Final steps (energy-releasing phase)
DHAP converts to PGAL. There are now two molecules of PGAL going forward. Two almost simultaneous reactions occur next: an oxidation and a phosphorylation. Energy is harvested in the oxidation of PGAL (H atoms and their electrons are removed), and the coenzyme NAD + is reduced (H atoms and electrons added) to form NADH, a high‐energy compound.
The phosphorylation, using some of the oxidation energy, attaches an inorganic phosphate group (P i) to the carbon ring (the bond energy is similar to that of the high energy bonds of ATP). The substrate is now 1,3‐bisphosphoglycerate, with two phosphate groups attached.
A phosphate group is released to phosphorylate a molecule of ADP, forming a molecule of ATP. This kind of phosphorylation—formation of ATP by transferring a P i from a metabolic intermediate compound—is called substrate‐level phosphorylation. Since there are two PGAL molecules from each glucose molecule, two ATPs are formed at this stage. Two ATPs were needed to activate the pathway, so at this point the energy use and production are equal.
The substrate molecule is restructured: The remaining P i group is moved to another binding site in the molecule, and a molecule of water is removed resulting in a high‐energy, phosphorylated compound being formed (phosphoenolpyruvate).
A second substrate‐level phosphorylation takes place; the P i is moved to ADP, and the second molecule of ATP is formed.

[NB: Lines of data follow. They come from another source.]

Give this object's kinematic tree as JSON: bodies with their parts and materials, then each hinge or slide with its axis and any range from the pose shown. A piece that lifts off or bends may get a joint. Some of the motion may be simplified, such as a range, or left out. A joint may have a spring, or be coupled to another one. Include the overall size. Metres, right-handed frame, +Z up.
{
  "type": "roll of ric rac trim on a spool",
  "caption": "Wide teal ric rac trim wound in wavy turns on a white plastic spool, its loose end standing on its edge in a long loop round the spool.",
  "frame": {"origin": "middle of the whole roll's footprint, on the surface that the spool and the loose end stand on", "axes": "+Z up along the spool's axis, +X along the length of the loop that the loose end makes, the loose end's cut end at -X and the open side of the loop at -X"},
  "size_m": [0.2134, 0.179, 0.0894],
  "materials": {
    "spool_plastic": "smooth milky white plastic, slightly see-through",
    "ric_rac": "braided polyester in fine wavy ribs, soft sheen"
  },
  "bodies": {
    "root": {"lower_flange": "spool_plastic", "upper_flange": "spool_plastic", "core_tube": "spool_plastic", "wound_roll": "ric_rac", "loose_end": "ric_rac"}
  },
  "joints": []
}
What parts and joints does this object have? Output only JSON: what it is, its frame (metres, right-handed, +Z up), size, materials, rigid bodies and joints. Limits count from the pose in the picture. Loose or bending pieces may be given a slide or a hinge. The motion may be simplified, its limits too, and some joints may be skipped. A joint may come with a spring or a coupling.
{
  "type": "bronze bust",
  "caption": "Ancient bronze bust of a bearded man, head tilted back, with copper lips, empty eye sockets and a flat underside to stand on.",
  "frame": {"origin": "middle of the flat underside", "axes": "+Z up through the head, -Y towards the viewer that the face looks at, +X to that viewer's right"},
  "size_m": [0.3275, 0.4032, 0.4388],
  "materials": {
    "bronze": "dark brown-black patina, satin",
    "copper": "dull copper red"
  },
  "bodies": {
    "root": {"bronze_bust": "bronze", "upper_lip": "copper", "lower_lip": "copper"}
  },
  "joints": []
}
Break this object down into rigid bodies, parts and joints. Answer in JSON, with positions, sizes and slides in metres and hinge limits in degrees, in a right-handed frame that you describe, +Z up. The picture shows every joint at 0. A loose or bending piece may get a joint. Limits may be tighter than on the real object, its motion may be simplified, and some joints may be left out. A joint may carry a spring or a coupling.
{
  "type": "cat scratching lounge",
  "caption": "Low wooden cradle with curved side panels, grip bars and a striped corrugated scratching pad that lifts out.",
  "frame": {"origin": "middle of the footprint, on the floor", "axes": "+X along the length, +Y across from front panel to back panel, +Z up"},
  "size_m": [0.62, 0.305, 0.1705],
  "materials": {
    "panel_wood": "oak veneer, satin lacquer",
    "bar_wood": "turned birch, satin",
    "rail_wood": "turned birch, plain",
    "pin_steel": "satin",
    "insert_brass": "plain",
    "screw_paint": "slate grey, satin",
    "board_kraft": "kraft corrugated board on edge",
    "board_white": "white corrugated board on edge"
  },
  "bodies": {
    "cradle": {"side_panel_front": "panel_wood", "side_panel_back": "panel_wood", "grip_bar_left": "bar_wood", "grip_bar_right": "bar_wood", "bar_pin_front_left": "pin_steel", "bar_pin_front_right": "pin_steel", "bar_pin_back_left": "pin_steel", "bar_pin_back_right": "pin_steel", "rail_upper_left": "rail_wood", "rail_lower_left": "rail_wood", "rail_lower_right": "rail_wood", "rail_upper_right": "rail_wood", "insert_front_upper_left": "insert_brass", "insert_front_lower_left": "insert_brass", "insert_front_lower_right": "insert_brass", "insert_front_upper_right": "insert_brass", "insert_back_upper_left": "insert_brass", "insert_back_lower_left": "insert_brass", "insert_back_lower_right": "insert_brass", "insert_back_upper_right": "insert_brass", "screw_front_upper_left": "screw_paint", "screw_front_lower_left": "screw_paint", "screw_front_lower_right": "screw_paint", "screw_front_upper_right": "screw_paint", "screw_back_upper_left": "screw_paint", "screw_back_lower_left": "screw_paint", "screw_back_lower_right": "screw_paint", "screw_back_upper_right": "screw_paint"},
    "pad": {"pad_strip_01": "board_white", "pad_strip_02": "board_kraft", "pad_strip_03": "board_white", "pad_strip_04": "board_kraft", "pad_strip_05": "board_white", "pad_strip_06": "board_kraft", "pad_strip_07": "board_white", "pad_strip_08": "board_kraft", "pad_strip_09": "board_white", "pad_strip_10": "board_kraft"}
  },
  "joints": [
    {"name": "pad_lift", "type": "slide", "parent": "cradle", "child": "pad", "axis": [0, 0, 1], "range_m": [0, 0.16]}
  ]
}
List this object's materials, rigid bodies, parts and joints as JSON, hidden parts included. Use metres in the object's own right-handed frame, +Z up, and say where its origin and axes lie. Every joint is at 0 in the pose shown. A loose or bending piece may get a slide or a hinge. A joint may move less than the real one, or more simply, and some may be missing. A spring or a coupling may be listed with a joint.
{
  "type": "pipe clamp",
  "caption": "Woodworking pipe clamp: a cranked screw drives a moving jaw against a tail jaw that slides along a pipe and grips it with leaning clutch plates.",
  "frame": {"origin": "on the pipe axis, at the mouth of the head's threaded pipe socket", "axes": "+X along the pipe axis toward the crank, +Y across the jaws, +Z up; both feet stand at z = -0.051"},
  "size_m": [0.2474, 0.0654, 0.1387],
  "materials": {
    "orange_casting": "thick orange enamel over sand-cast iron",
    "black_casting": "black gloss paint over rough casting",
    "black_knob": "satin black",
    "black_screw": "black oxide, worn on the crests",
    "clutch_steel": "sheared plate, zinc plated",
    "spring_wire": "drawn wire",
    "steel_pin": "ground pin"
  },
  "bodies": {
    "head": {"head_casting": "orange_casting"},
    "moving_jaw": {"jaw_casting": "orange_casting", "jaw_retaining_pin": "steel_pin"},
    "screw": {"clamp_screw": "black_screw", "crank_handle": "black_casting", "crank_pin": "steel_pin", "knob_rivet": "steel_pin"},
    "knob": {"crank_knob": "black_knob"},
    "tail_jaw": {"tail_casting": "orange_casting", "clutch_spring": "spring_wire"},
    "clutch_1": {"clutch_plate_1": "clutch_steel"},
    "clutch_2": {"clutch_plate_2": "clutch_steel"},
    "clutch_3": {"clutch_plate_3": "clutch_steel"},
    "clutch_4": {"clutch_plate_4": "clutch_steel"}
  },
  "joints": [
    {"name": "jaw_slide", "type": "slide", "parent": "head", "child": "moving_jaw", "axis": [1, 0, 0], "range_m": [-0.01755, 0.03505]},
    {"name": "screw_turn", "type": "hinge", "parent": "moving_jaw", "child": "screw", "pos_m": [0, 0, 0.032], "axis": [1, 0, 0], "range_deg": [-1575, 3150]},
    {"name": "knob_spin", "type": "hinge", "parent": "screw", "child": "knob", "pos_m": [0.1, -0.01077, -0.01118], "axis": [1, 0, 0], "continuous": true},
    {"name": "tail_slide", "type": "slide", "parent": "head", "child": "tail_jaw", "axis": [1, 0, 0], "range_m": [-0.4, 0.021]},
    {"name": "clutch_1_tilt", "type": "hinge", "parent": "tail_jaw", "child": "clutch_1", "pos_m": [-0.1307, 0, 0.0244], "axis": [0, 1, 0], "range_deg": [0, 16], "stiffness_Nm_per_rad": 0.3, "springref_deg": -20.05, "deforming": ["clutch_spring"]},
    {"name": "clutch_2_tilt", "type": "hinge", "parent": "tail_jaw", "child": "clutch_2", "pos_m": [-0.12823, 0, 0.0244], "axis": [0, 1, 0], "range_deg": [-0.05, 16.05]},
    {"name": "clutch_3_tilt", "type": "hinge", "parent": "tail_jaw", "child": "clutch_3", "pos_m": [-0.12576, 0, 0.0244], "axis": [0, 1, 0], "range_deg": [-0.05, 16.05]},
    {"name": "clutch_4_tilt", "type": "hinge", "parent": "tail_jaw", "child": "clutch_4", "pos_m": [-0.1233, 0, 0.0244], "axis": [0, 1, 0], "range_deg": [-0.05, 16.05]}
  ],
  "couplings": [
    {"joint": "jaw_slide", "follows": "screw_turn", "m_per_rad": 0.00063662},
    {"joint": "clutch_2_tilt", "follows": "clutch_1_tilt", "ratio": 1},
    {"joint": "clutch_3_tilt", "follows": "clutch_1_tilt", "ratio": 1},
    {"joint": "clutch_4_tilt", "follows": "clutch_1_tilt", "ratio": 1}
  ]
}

The result of all of these reactions is: two molecules of 3‐carbon pyruvate, four ATPs, and two NADHs for each molecule of glucose. The net gain of ATP, however, is only two molecules of ATP since two molecules were used to initiate the process. The two pyruvate molecules retain about 80 percent of the energy of the glucose molecule, and the two NADH molecules also are used in later energy‐requiring metabolic reactions in the mitochondria. (Six molecules of ATP can be produced by re‐oxidizing them back to NAD +.)
Remember that the above reactions take place in the cytosol of cells and are catalyzed by enzymes specific for each reaction. Note that oxygen is not used in any of the above reactions. Glycolysis is an anaerobic process.